Une trajectoire vers l’accès universel et durable à l’énergie
Le Gouvernement compte sur la Stratégie d’électrification nationale et le Plan de développement à moindre coût, élaborés parallèlement au PASEL, pour porter le taux d’accès à l’électricité de 70 % en zone urbaine et 16 % en zone rurale à des niveaux proches de la moyenne continentale d’ici à 2030. L’interconnexion des réseaux, couplée à l’intégration des énergies renouvelables, augure d’une architecture plus verte, conformément aux engagements pris lors de la COP27.

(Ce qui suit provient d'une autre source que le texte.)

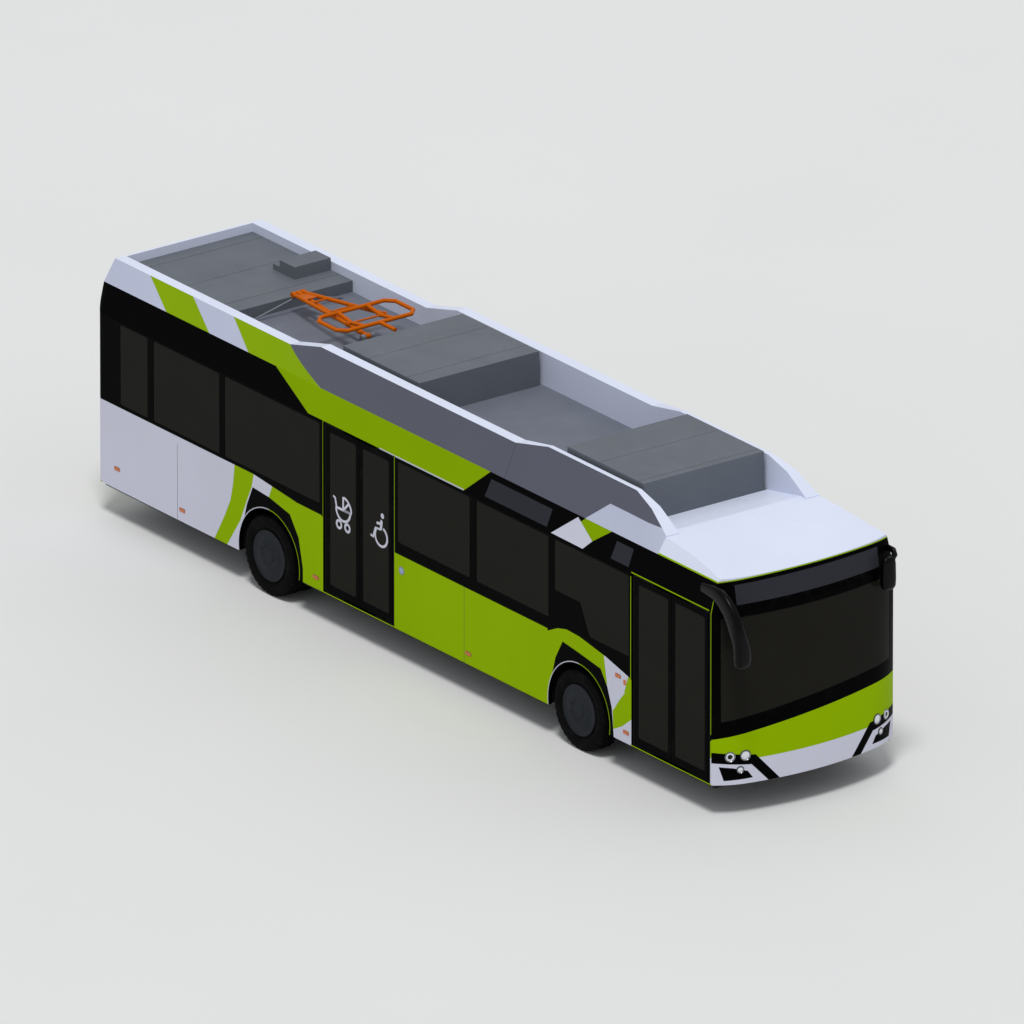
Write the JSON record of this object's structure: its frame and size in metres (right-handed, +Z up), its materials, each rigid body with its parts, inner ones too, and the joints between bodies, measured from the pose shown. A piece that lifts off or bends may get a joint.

Emile Ouosso insiste : « Notre succès dépend de notre capacité collective à agir de manière concertée ». Ce credo renvoie à la place essentielle de la société civile, des collectivités locales et du secteur privé dans la mise en musique des ouvrages. Si les défis opérationnels restent nombreux, l’alliance stratégique ainsi scellée offre une plateforme solide pour transformer les ambitions en réalisations tangibles et pérennes.
Perspectives et défis à long terme
En épilogue, le PASEL apparaît comme un laboratoire grandeur nature d’une coopération multilatérale orientée résultats. Sa réussite, mesurée par la capacité de Pointe-Noire et Brazzaville à tourner la page des coupures impromptues, servirait de référence pour d’autres projets d’infrastructures continentaux. La Banque mondiale considère déjà le Congo comme un terrain d’expérimentation pour de nouvelles approches de financement axées sur la performance.
À court terme, la modernisation des équipements favorisera une meilleure gestion de la demande et réduira les émissions liées à la surutilisation de groupes électrogènes. À moyen terme, l’augmentation de la couverture électrique devrait attirer les investissements industriels, tandis qu’à long terme l’ancrage dans un mix énergétique équilibré renforcera la résilience du pays face aux aléas climatiques. Le défi, désormais, est de concilier rapidité d’exécution et rigueur, afin que la promesse d’une lumière continue ne demeure pas un mirage mais devienne le socle d’un développement partagé.